Ill try it but well maybe I do something wrong or something..

I tryed it but I still get a error same one..

Edit:

What is losetup and more important. How does it work?

Edit:

I found http://linuxgazette.net/114/kapil.html but that doesnt really help I onlt have 7 loop Devices I want to be able to have at least 30 mount points in the same time..

----------

## Adwin

I once wrote a tutorial, available here:

https://forums.gentoo.org/viewtopic-t-401301-highlight-crypted+losetup.html

But this is for losetup.

I have long since then moved to cryptsetup-luks, lvm2 and dm-raid.

I will make another tutorial if I have the time, but google should help you with it.

And yes, you can always dd if=/dev/zero to some file and mount-loop it.

But that would be kindda pointless.

----------

## RobinVossen

Thanks a lot but I understand here that I have to Repartition my drive then?

If I read that I understand that I have to use a partition as Data-Container

But I want to use a Single file as a Data-Container.
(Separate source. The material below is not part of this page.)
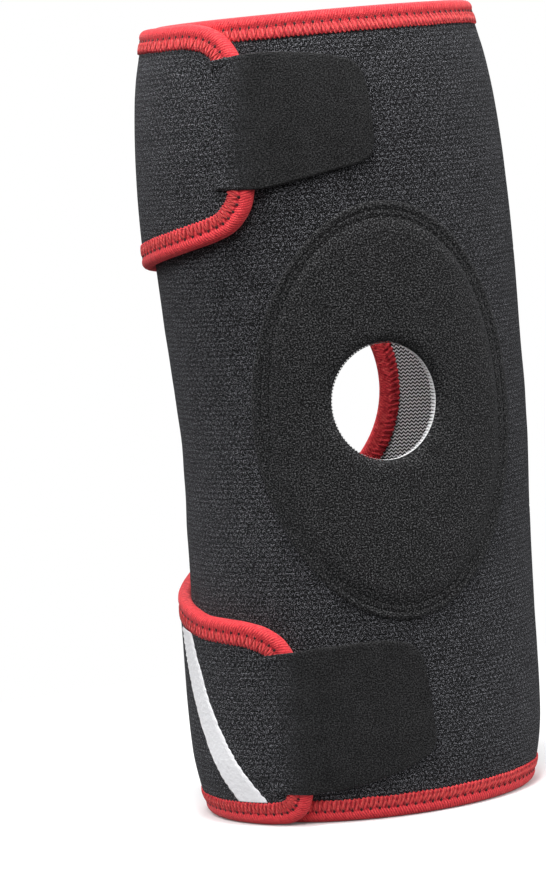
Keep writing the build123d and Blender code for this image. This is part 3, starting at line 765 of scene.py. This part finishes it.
PAD_X, PAD_Z, PAD_A, PAD_B = 2.9, 151.5, 49.4, 77.5
CUT_PHI, CUT_Z, CUT_DPHI, CUT_DZ = 206.0, 155.0, 49.0, 50.0
ROOT = 199.5


def free_phi(z):
    return -123.0 + 5.0 * np.exp(-(((np.asarray(z, float) - CUT_Z) / 52.0) ** 2))


def cut_phi(z):
    t = (np.asarray(z, float) - CUT_Z) / CUT_DZ
    return np.where(np.abs(t) < 1, np.minimum(ROOT, CUT_PHI - CUT_DPHI * np.sqrt(np.clip(1 - t * t, 0, 1))), ROOT)


# ------------------------------------------------------------------ panel
def panel_grid(nphi, zs):
    P = np.empty((nphi, len(zs)))
    for j, z in enumerate(zs):
        lo = free_phi(z) + 4.2
        hi = cut_phi(z)
        if hi < ROOT:
            hi = hi - 4.0 * 1.6 if hi > 175 else hi - 3.8
        else:
            gap = abs(abs(z - CUT_Z) - CUT_DZ)
            hi = ROOT
        P[:, j] = np.linspace(lo, hi, nphi)
    Z = np.broadcast_to(zs, P.shape).copy()
    return P, Z


def front_x(phi, z):
    a, b, cx = section(z)
    return cx + a * np.sin(np.radians(phi))


def inside_hole(P, Z, grow):
    c = np.cos(np.radians(P)) > 0
    e = ((front_x(P, Z) - HOLE_X) / (HOLE_A + grow)) ** 2 + ((Z - HOLE_Z) / (HOLE_B + grow)) ** 2
    return (e < 1) & c


nph = 520
zs = np.linspace(5.0, HEIGHT - 5.0, 230)
P, Z = panel_grid(nph, zs)
und = undulate(P, Z)
dead = inside_hole(P, Z, 3.0)
cell_dead = dead[:-1, :-1] | dead[1:, :-1] | dead[:-1, 1:] | dead[1:, 1:]
fade = smooth(np.minimum(Z - 5, HEIGHT - 5 - Z) / 12.0)
co, fa, uv = slab_mesh(P, Z, und * fade, -2.0, keep=~cell_dead)
panel = mesh_object("panel_outer_shell", co, fa, uv, M_LOOP, "brace_panel")
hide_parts("panel_outer_fabric", "panel_foam_core")
co, fa, uv = slab_mesh(P, Z, -2.05, -4.0 + 0.25 * und * fade, keep=~cell_dead)
lining = mesh_object("panel_lining_shell", co, fa, uv, M_LINING, "brace_panel")
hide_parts("panel_lining")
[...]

I want the files to be Portable (So I can store them on a USB Drive and take them with me)

is that possible?

Cheers,

Robin

----------

## Anarcho

 *RobinVossen wrote:*   

> Thanks a lot but I understand here that I have to Repartition my drive then?
> 
> If I read that I understand that I have to use a partition as Data-Container
> 
> But I want to use a Single file as a Data-Container. I want the files to be Portable (So I can store them on a USB Drive and take them with me)
> ...

 

You don't need to repartition. You can create using dd a virtual partition file (as above) and mount it using losetup. Then you have a valid block device (e.g. /dev/loop0). This blockdevice can be used just as a partition. You can use cryptsetup on this loop file or just use crypto-loop. I didn't try it but you should also be able to use truecrypt etc.

Another way would be FUSE and an appropriate plugin.
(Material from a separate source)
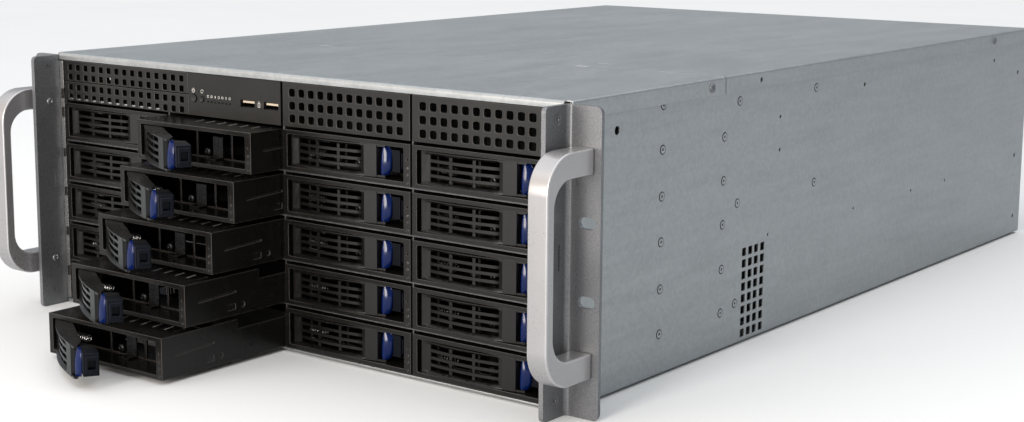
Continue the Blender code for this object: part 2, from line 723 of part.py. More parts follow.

But transparent encryption without any kernel support will be impossible AFAIK. You have to go through the kernel VFS in order to support all applications with "normal" view on the file system.

----------

## RobinVossen

Ah, well as I understand you only have 7 loop devices to well IU need like 30 or maybe even more..

So can that still be done?

I thought Id just make a Device-File with dd

Then Id give it a file system.

Then id Encrypt that file like file x.

Then I decrypt that file to file y

I mount file y to /mnt/crypt

On logout I umount /mnt/crypt encrypt y back to x and Wish it works..

Can that be done?

Since I dont need a Kernel Mod then. Its not on the fly then but it should work.. (right?)

Cheers,

Robin

----------

## Anarcho

 *RobinVossen wrote:*   

> I mount file y to /mnt/crypt

 

This will already invoke a kernel function  :Wink: 

What you can do is create the loop device file as you said and then crypt/decrypt that complete file with e.g. aespipe oder gpg, yes. But, as you said, that will not be very transparent...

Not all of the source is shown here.